**Objective:** Only the lines from the one containing "side, x, slotAngle" down to the one containing "the weekly planner" should be printed, exactly as they stand, ends included.

[Start Data shown]

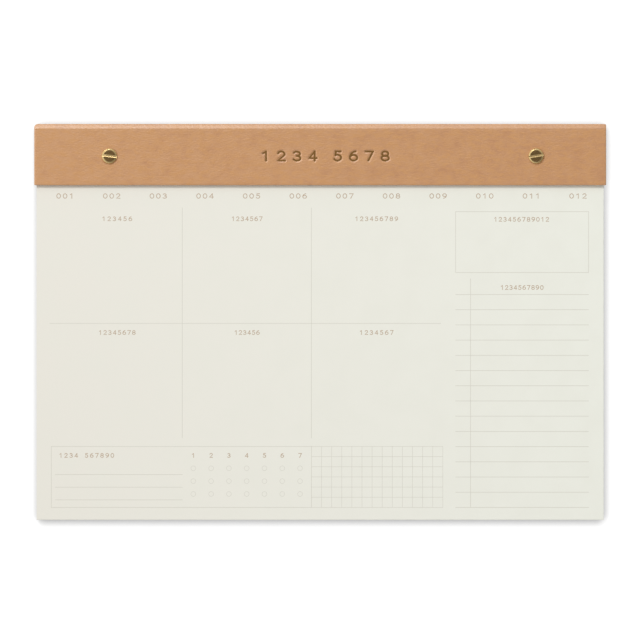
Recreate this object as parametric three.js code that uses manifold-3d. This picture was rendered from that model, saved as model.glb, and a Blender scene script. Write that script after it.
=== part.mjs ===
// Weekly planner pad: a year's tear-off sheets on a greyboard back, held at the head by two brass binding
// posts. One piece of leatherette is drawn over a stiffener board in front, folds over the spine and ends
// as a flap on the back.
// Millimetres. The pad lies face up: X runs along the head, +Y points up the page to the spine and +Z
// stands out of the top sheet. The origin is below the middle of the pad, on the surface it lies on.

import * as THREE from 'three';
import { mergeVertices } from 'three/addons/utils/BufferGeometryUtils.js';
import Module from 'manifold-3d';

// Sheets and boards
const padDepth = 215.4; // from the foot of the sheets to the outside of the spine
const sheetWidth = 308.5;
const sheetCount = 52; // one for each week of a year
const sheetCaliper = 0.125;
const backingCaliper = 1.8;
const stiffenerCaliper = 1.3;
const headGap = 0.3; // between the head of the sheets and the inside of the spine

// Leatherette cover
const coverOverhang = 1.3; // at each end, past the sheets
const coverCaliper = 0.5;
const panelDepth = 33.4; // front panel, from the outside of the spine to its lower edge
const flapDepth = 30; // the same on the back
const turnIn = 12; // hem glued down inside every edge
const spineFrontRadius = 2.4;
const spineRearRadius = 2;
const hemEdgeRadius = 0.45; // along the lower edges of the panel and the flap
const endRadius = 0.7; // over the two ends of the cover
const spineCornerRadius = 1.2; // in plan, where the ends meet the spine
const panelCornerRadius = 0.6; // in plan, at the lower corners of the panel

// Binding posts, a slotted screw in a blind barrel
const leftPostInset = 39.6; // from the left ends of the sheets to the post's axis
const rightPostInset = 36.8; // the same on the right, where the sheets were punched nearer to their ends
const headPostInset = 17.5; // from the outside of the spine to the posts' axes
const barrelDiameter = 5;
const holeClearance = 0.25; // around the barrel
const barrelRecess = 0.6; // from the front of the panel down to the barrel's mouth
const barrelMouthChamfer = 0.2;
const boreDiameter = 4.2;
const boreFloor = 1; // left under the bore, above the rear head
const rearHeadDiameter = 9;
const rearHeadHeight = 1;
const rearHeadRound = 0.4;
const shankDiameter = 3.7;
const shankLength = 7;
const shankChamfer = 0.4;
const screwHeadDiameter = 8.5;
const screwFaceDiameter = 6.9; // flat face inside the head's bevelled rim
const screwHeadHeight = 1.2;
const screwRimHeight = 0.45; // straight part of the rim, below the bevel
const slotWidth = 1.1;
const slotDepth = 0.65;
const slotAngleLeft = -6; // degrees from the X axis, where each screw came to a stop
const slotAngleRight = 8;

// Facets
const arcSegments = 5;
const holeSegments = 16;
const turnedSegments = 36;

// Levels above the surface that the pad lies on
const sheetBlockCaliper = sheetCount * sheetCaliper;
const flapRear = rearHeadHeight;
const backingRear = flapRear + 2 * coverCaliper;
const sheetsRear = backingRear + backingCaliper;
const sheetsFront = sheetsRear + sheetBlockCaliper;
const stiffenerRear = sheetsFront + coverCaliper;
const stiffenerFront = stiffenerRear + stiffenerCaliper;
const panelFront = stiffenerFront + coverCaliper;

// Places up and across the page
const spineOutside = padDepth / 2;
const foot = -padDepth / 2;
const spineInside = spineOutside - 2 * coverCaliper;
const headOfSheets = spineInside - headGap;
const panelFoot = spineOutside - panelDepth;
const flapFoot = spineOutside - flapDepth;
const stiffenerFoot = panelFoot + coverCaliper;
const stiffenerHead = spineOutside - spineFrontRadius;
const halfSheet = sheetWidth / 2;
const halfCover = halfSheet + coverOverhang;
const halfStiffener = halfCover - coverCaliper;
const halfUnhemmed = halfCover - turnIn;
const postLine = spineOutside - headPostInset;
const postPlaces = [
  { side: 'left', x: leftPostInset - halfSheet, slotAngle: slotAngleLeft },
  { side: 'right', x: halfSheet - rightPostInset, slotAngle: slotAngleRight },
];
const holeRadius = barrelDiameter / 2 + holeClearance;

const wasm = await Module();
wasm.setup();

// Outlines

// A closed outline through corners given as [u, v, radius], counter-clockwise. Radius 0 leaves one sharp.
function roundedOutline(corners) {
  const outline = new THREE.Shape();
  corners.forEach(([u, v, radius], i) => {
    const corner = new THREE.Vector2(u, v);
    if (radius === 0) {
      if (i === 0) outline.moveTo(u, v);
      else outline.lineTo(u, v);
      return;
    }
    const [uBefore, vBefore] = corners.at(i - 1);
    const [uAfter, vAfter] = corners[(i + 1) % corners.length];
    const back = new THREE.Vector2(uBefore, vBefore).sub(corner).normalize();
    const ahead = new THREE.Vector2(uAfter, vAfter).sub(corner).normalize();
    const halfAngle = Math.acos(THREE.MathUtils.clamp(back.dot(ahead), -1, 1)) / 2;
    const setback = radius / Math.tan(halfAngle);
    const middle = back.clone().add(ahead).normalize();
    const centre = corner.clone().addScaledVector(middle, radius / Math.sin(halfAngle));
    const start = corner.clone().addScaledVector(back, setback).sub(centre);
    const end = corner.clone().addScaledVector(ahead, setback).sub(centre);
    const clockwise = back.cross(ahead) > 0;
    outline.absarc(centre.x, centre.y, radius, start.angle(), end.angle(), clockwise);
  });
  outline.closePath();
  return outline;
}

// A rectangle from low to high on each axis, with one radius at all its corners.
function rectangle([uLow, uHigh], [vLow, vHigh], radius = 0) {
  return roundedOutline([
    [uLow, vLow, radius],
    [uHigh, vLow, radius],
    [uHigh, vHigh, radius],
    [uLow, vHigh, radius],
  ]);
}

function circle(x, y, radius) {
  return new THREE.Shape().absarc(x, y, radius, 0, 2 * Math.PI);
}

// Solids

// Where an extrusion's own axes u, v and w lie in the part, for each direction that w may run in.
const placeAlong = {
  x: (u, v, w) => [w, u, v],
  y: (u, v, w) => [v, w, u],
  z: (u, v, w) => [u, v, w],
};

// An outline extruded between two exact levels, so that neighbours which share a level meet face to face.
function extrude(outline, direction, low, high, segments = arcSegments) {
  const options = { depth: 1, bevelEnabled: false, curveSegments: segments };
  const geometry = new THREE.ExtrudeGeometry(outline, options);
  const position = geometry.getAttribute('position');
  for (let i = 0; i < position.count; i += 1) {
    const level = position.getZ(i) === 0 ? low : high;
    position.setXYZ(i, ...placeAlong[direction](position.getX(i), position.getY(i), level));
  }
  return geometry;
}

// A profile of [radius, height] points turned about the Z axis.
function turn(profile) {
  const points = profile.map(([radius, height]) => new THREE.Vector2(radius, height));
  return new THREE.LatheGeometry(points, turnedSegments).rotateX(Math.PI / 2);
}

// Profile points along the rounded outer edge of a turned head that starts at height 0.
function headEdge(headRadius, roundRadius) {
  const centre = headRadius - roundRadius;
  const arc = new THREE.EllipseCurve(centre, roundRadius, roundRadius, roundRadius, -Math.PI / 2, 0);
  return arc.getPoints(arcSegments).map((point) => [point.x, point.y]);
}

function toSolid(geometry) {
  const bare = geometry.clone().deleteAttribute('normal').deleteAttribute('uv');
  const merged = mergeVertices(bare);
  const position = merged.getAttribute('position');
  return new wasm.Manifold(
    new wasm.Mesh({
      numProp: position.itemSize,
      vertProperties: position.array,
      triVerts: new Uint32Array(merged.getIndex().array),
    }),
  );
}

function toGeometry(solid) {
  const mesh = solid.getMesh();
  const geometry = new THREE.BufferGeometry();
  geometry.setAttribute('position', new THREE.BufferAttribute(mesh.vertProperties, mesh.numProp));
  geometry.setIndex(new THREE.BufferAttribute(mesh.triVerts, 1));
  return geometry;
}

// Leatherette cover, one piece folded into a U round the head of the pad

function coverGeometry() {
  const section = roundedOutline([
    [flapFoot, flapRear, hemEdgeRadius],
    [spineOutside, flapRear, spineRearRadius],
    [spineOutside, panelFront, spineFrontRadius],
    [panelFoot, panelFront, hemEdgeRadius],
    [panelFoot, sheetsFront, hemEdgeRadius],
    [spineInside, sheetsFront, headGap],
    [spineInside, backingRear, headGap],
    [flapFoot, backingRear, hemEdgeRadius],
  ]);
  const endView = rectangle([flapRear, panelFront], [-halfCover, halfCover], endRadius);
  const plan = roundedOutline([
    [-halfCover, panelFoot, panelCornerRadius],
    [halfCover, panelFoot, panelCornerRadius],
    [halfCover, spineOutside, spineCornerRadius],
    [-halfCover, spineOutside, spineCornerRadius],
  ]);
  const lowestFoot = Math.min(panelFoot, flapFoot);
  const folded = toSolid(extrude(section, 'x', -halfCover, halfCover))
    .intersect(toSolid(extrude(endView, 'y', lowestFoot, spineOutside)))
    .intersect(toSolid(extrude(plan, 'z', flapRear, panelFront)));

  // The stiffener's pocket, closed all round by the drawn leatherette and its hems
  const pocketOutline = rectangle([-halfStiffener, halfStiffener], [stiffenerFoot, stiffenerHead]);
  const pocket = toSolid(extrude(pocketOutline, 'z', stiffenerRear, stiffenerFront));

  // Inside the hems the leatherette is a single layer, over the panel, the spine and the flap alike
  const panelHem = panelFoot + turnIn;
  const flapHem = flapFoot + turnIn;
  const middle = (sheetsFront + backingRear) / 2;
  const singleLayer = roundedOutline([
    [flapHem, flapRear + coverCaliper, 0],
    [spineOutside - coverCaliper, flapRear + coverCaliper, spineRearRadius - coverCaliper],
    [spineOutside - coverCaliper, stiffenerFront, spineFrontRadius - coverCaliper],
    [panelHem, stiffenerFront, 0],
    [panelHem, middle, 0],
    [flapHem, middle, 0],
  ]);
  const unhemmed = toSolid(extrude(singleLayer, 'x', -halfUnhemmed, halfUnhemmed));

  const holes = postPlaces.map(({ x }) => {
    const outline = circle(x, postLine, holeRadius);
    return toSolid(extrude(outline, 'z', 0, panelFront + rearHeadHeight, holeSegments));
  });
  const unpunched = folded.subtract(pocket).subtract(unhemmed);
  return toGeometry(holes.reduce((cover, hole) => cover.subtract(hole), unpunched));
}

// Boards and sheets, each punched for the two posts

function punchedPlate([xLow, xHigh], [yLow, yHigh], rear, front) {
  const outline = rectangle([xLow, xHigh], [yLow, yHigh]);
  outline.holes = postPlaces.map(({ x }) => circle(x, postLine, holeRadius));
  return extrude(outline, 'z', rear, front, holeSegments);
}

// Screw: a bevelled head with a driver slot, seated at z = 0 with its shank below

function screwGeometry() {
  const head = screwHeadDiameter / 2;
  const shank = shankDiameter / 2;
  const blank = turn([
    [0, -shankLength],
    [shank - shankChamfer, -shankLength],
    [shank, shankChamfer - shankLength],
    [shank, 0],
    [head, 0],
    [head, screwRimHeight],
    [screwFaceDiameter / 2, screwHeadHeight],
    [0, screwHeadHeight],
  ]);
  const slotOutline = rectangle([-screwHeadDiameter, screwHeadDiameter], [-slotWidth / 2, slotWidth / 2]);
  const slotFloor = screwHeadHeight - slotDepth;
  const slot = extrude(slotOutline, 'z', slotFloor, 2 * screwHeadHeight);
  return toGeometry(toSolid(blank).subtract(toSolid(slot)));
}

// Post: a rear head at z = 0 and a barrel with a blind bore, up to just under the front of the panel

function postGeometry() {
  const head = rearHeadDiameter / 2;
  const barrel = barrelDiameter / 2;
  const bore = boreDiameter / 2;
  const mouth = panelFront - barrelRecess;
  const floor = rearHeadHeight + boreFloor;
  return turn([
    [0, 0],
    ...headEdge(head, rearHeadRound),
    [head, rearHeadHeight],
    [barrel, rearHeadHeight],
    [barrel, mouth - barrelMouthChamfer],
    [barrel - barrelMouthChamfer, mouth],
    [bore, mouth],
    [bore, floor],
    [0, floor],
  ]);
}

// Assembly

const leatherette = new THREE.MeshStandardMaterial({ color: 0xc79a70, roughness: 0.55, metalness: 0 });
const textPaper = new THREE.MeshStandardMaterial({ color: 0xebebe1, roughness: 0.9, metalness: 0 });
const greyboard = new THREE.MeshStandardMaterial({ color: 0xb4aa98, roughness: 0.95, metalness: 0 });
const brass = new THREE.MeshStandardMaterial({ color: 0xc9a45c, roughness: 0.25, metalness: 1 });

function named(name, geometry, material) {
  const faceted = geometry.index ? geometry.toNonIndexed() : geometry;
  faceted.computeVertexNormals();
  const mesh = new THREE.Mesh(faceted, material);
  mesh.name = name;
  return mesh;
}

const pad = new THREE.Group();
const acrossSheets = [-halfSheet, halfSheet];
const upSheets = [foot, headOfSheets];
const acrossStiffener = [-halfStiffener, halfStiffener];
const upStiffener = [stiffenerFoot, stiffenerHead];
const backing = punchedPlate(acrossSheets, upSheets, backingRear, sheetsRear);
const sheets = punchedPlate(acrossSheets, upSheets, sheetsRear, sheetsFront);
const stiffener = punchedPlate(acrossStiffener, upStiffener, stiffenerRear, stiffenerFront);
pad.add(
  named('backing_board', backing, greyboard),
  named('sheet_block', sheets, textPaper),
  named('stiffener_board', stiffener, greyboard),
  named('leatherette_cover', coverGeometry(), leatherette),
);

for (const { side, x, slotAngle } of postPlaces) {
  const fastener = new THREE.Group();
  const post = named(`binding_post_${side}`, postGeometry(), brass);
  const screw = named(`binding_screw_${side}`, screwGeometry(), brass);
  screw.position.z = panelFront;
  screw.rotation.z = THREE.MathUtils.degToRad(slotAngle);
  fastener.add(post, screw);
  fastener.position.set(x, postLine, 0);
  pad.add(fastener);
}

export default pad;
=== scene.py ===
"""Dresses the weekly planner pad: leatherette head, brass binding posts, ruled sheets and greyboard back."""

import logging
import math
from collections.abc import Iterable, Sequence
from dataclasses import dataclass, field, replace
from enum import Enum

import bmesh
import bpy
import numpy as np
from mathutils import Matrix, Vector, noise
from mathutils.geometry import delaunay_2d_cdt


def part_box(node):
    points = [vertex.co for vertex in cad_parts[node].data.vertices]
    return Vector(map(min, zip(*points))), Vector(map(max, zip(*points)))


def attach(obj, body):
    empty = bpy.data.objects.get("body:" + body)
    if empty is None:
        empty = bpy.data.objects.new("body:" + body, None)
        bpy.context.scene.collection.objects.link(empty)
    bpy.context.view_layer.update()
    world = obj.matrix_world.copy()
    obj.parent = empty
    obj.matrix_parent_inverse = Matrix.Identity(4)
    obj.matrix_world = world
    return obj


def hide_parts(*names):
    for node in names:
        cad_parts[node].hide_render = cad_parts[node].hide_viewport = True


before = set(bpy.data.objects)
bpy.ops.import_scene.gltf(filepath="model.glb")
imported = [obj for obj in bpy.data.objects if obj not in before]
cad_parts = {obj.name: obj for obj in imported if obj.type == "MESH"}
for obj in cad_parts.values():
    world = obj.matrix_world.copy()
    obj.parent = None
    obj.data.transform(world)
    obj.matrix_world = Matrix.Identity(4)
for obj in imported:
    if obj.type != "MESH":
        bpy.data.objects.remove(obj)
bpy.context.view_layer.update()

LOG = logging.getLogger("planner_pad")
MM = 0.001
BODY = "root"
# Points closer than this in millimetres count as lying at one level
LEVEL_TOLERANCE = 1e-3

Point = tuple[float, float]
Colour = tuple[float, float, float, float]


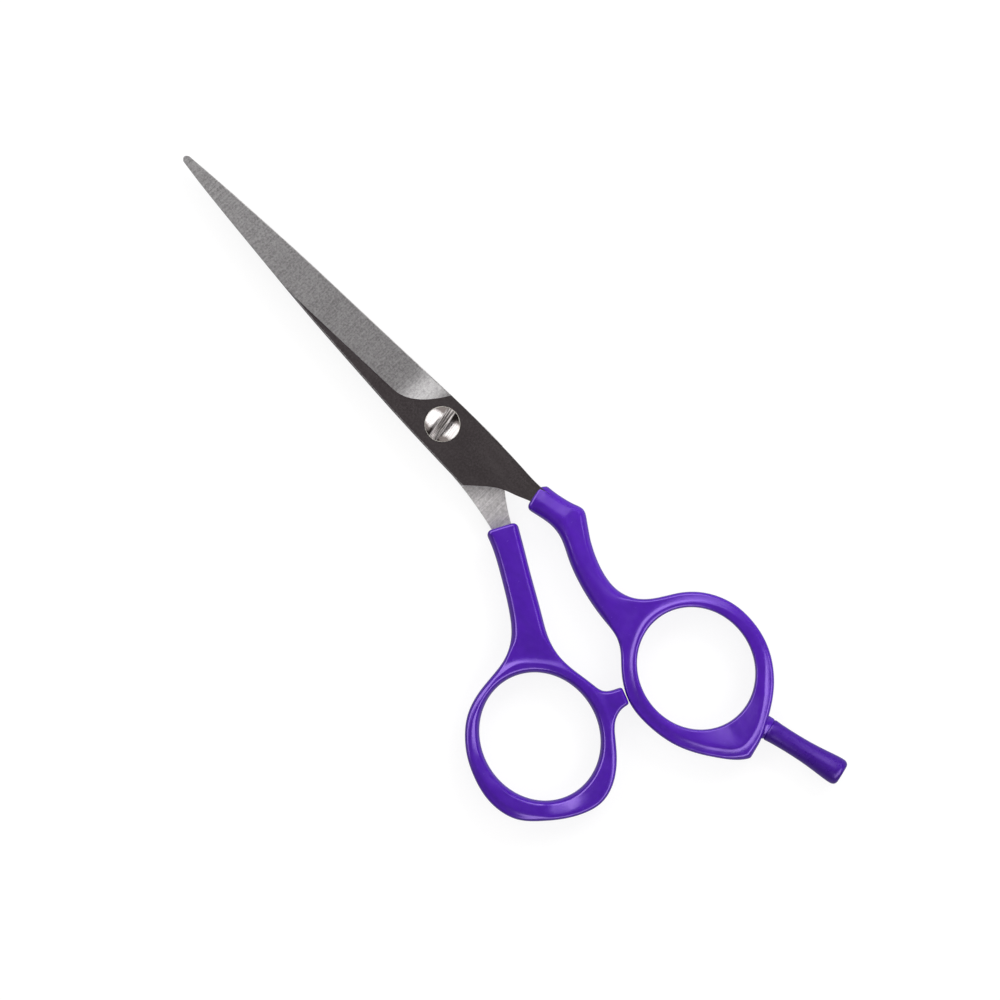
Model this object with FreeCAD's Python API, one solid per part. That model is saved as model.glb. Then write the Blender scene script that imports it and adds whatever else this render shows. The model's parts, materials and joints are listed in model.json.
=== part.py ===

[End Data shown]

**Expected output:**
for (const { side, x, slotAngle } of postPlaces) {
  const fastener = new THREE.Group();
  const post = named(`binding_post_${side}`, postGeometry(), brass);
  const screw = named(`binding_screw_${side}`, screwGeometry(), brass);
  screw.position.z = panelFront;
  screw.rotation.z = THREE.MathUtils.degToRad(slotAngle);
  fastener.add(post, screw);
  fastener.position.set(x, postLine, 0);
  pad.add(fastener);
}

export default pad;
=== scene.py ===
"""Dresses the weekly planner pad: leatherette head, brass binding posts, ruled sheets and greyboard back."""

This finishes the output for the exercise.